> To be done:
Every line of the material below should be repeated exactly.
[Data extract start]
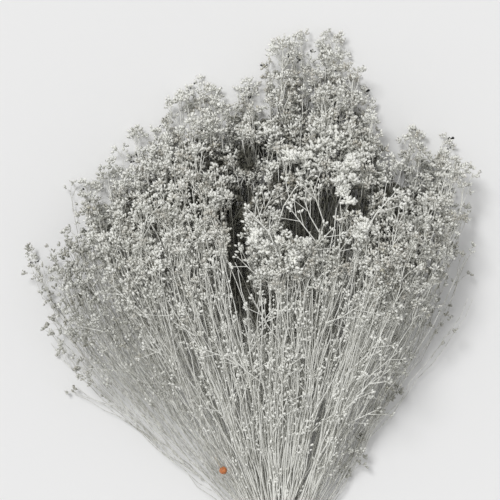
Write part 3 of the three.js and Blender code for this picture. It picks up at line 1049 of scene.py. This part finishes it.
def addBand():
    curve = newStalks(2)
    curve.use_fill_caps = False
    rng = random.Random(band["seed"])
    half = band["halfLength"] - band["radius"]
    steps = band["turns"] * band["stepsInTurn"]
    backFrom = 1 - band["crossing"]
    spline = curve.splines.new("POLY")
    spline.points.add(steps - 1)
    spline.use_cyclic_u = True
    for i, target in enumerate(spline.points):
        share = i / steps
        angle = math.radians(band["startAngle"]) + share * band["turns"] * 2 * math.pi
        back = float(ease((share - backFrom) / band["crossing"]))
        y = mixed(mixed(-half, half, min(1, share / backFrom)), -half, back)
        lift = band["crossLift"] * math.sin(math.pi * back)
        y += rng.uniform(-band["uneven"], band["uneven"]) * mm
        target.co = (*bandPoint(angle, band["radius"] + lift, y), 1)
        target.radius = band["radius"]
    bm = bmesh.new()
    addTubes(bm, curve)
    material, tree, shader = newMaterial("agedRubber", band["roughness"])
    wear = stretch(tree, noiseOn(tree, band["wearScale"], 4.0), *band["wear"])
    addColour(tree, shader, wear, band["colour"], band["worn"])
    addBump(tree, shader, noiseOn(tree, 1.0, 3.0, band["bumpPattern"]), band["bump"], band["bumpDepth"])
    newPiece(meshFrom(bm, "elastic_band_wound", [material]), "elastic_band")


addBand()
print("elastic band wound")

# Seed ball: a dimpled orange ball with a dry crown, on a short pale stalk, beside the highest left stem
ball = {
    "radius": 3.2 * mm, "reach": 92 * mm, "lift": 4.75 * mm, "stalk": 10 * mm, "stalkRadius": 0.42 * mm,
    "taper": (1.2, 0.8), "dimples": 0.05, "dimpleSizes": (2.2, 5), "flatten": 0.92,
    "orange": (0.60, 0.20, 0.06, 1), "brown": (0.28, 0.085, 0.03, 1), "pale": (0.62, 0.55, 0.42, 1),
    "spotScale": 900, "spots": (0.42, 0.68), "roughness": 0.45, "bump": 0.5, "bumpScale": 1600,
    "bumpDepth": 0.3 * mm, "streakScale": 1500, "streaks": (0.35, 0.65), "stalkRoughness": 0.8,
}
# The crown, opposite the stalk, is a flared cup in shares of its radius
crown = {"radius": 0.9 * mm, "sides": 7, "foot": 0.6, "height": 1.2, "rim": 0.35, "hollow": 0.5}


def addDimpledBall(bm):
    bmesh.ops.create_icosphere(bm, subdivisions=4, radius=ball["radius"])
    large, small = ball["dimpleSizes"]
    for vert in bm.verts:
        spot = vert.co / ball["radius"]
        ripple = noise.noise(spot * large) + 0.5 * noise.noise(spot * small)
        vert.co *= 1 + ball["dimples"] * ripple
        vert.co.y *= ball["flatten"]


def addCrown(bm):
    radius = crown["radius"]
    end = Matrix.Translation((0, -ball["radius"] * ball["flatten"], 0))
    made = bmesh.ops.create_cone(
        bm, cap_ends=True, segments=crown["sides"], radius1=radius * crown["foot"], radius2=radius,
        depth=radius * crown["height"], matrix=end @ Matrix.Rotation(math.radians(90), 4, "X"),
    )
    tip = [face for face in {f for v in made["verts"] for f in v.link_faces} if face.normal.y < -0.7]
    bmesh.ops.inset_region(bm, faces=tip, thickness=radius * crown["rim"], depth=-radius * crown["hollow"])


def addBallStalk(bm, centre, along, across, over):
    stalk = newStalks(2)
    sunk = ball["radius"] * 0.5
    first = centre + along * sunk
    points = [first.lerp(first + along * (ball["stalk"] + sunk), i / 4) for i in range(5)]
    points[1] += over * 0.3 * mm  # it is a little crooked
    points[3] += across * 0.4 * mm - over * 0.2 * mm
    foot, end = ball["taper"]
    addStalk(stalk, points, ball["stalkRadius"] * foot, ball["stalkRadius"] * end)
    before = len(bm.faces)
    addTubes(bm, stalk)
    bm.faces.ensure_lookup_table()
    for face in bm.faces[before:]:
        face.material_index = 1


def ballMaterials():
    skin, tree, shader = newMaterial("orangeSeedSkin", ball["roughness"])
    spots = stretch(tree, noiseOn(tree, ball["spotScale"], 3.0), *ball["spots"])
    addColour(tree, shader, spots, ball["orange"], ball["brown"])
    addBump(tree, shader, noiseOn(tree, ball["bumpScale"], 2.0), ball["bump"], ball["bumpDepth"])
    pale, tree, shader = newMaterial("paleStalk", ball["stalkRoughness"])
    streaks = stretch(tree, noiseOn(tree, ball["streakScale"], 3.0), *ball["streaks"])
    addColour(tree, shader, streaks, ball["pale"], stemLook["dark"])
    return [skin, pale]


def addSeedBall():
    side, layer = 1 / fan["stemsInRow"][-1] - 1, 1 - 0.5 / rows
    along, across, over = axisFrame(lambda at: place(side, layer, at), ball["reach"])
    centre = place(side, layer, ball["reach"]) + over * ball["lift"]
    bm = bmesh.new()
    addDimpledBall(bm)
    addCrown(bm)
    turn = along.to_track_quat("Y", "Z").to_matrix()
    bmesh.ops.transform(bm, matrix=Matrix.Translation(centre) @ turn.to_4x4(), verts=bm.verts)
    for face in bm.faces:
        face.smooth = True
    addBallStalk(bm, centre, along, across, over)
    newPiece(meshFrom(bm, "seed_ball_skin", ballMaterials()), "seed_ball")


addSeedBall()
print("seed ball added")

# Floor: plain and pale
floorLook = {"colour": (0.84, 0.84, 0.84, 1), "size": 24, "roughness": 0.9}


def addFloor():
    material, _, shader = newMaterial("paleFloor", floorLook["roughness"])
    shader.inputs["Base Color"].default_value = floorLook["colour"]
    bm = bmesh.new()
    bmesh.ops.create_grid(bm, x_segments=1, y_segments=1, size=floorLook["size"] / 2)
    floor = bpy.data.objects.new("floor", meshFrom(bm, "floor", [material]))
    scene.collection.objects.link(floor)


addFloor()
print("floor laid")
[Data extract end]
> Result for this task:
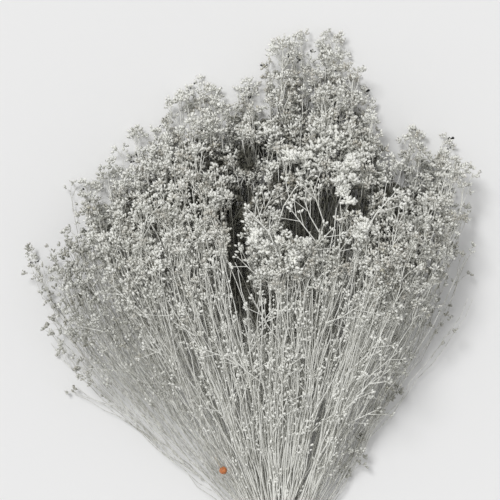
Write part 3 of the three.js and Blender code for this picture. It picks up at line 1049 of scene.py. This part finishes it.
def addBand():
    curve = newStalks(2)
    curve.use_fill_caps = False
    rng = random.Random(band["seed"])
    half = band["halfLength"] - band["radius"]
    steps = band["turns"] * band["stepsInTurn"]
    backFrom = 1 - band["crossing"]
    spline = curve.splines.new("POLY")
    spline.points.add(steps - 1)
    spline.use_cyclic_u = True
    for i, target in enumerate(spline.points):
        share = i / steps
        angle = math.radians(band["startAngle"]) + share * band["turns"] * 2 * math.pi
        back = float(ease((share - backFrom) / band["crossing"]))
        y = mixed(mixed(-half, half, min(1, share / backFrom)), -half, back)
        lift = band["crossLift"] * math.sin(math.pi * back)
        y += rng.uniform(-band["uneven"], band["uneven"]) * mm
        target.co = (*bandPoint(angle, band["radius"] + lift, y), 1)
        target.radius = band["radius"]
    bm = bmesh.new()
    addTubes(bm, curve)
    material, tree, shader = newMaterial("agedRubber", band["roughness"])
    wear = stretch(tree, noiseOn(tree, band["wearScale"], 4.0), *band["wear"])
    addColour(tree, shader, wear, band["colour"], band["worn"])
    addBump(tree, shader, noiseOn(tree, 1.0, 3.0, band["bumpPattern"]), band["bump"], band["bumpDepth"])
    newPiece(meshFrom(bm, "elastic_band_wound", [material]), "elastic_band")


addBand()
print("elastic band wound")

# Seed ball: a dimpled orange ball with a dry crown, on a short pale stalk, beside the highest left stem
ball = {
    "radius": 3.2 * mm, "reach": 92 * mm, "lift": 4.75 * mm, "stalk": 10 * mm, "stalkRadius": 0.42 * mm,
    "taper": (1.2, 0.8), "dimples": 0.05, "dimpleSizes": (2.2, 5), "flatten": 0.92,
    "orange": (0.60, 0.20, 0.06, 1), "brown": (0.28, 0.085, 0.03, 1), "pale": (0.62, 0.55, 0.42, 1),
    "spotScale": 900, "spots": (0.42, 0.68), "roughness": 0.45, "bump": 0.5, "bumpScale": 1600,
    "bumpDepth": 0.3 * mm, "streakScale": 1500, "streaks": (0.35, 0.65), "stalkRoughness": 0.8,
}
# The crown, opposite the stalk, is a flared cup in shares of its radius
crown = {"radius": 0.9 * mm, "sides": 7, "foot": 0.6, "height": 1.2, "rim": 0.35, "hollow": 0.5}


def addDimpledBall(bm):
    bmesh.ops.create_icosphere(bm, subdivisions=4, radius=ball["radius"])
    large, small = ball["dimpleSizes"]
    for vert in bm.verts:
        spot = vert.co / ball["radius"]
        ripple = noise.noise(spot * large) + 0.5 * noise.noise(spot * small)
        vert.co *= 1 + ball["dimples"] * ripple
        vert.co.y *= ball["flatten"]


def addCrown(bm):
    radius = crown["radius"]
    end = Matrix.Translation((0, -ball["radius"] * ball["flatten"], 0))
    made = bmesh.ops.create_cone(
        bm, cap_ends=True, segments=crown["sides"], radius1=radius * crown["foot"], radius2=radius,
        depth=radius * crown["height"], matrix=end @ Matrix.Rotation(math.radians(90), 4, "X"),
    )
    tip = [face for face in {f for v in made["verts"] for f in v.link_faces} if face.normal.y < -0.7]
    bmesh.ops.inset_region(bm, faces=tip, thickness=radius * crown["rim"], depth=-radius * crown["hollow"])


def addBallStalk(bm, centre, along, across, over):
    stalk = newStalks(2)
    sunk = ball["radius"] * 0.5
    first = centre + along * sunk
    points = [first.lerp(first + along * (ball["stalk"] + sunk), i / 4) for i in range(5)]
    points[1] += over * 0.3 * mm  # it is a little crooked
    points[3] += across * 0.4 * mm - over * 0.2 * mm
    foot, end = ball["taper"]
    addStalk(stalk, points, ball["stalkRadius"] * foot, ball["stalkRadius"] * end)
    before = len(bm.faces)
    addTubes(bm, stalk)
    bm.faces.ensure_lookup_table()
    for face in bm.faces[before:]:
        face.material_index = 1


def ballMaterials():
    skin, tree, shader = newMaterial("orangeSeedSkin", ball["roughness"])
    spots = stretch(tree, noiseOn(tree, ball["spotScale"], 3.0), *ball["spots"])
    addColour(tree, shader, spots, ball["orange"], ball["brown"])
    addBump(tree, shader, noiseOn(tree, ball["bumpScale"], 2.0), ball["bump"], ball["bumpDepth"])
    pale, tree, shader = newMaterial("paleStalk", ball["stalkRoughness"])
    streaks = stretch(tree, noiseOn(tree, ball["streakScale"], 3.0), *ball["streaks"])
    addColour(tree, shader, streaks, ball["pale"], stemLook["dark"])
    return [skin, pale]


def addSeedBall():
    side, layer = 1 / fan["stemsInRow"][-1] - 1, 1 - 0.5 / rows
    along, across, over = axisFrame(lambda at: place(side, layer, at), ball["reach"])
    centre = place(side, layer, ball["reach"]) + over * ball["lift"]
    bm = bmesh.new()
    addDimpledBall(bm)
    addCrown(bm)
    turn = along.to_track_quat("Y", "Z").to_matrix()
    bmesh.ops.transform(bm, matrix=Matrix.Translation(centre) @ turn.to_4x4(), verts=bm.verts)
    for face in bm.faces:
        face.smooth = True
    addBallStalk(bm, centre, along, across, over)
    newPiece(meshFrom(bm, "seed_ball_skin", ballMaterials()), "seed_ball")


addSeedBall()
print("seed ball added")

# Floor: plain and pale
floorLook = {"colour": (0.84, 0.84, 0.84, 1), "size": 24, "roughness": 0.9}


def addFloor():
    material, _, shader = newMaterial("paleFloor", floorLook["roughness"])
    shader.inputs["Base Color"].default_value = floorLook["colour"]
    bm = bmesh.new()
    bmesh.ops.create_grid(bm, x_segments=1, y_segments=1, size=floorLook["size"] / 2)
    floor = bpy.data.objects.new("floor", meshFrom(bm, "floor", [material]))
    scene.collection.objects.link(floor)


addFloor()
print("floor laid")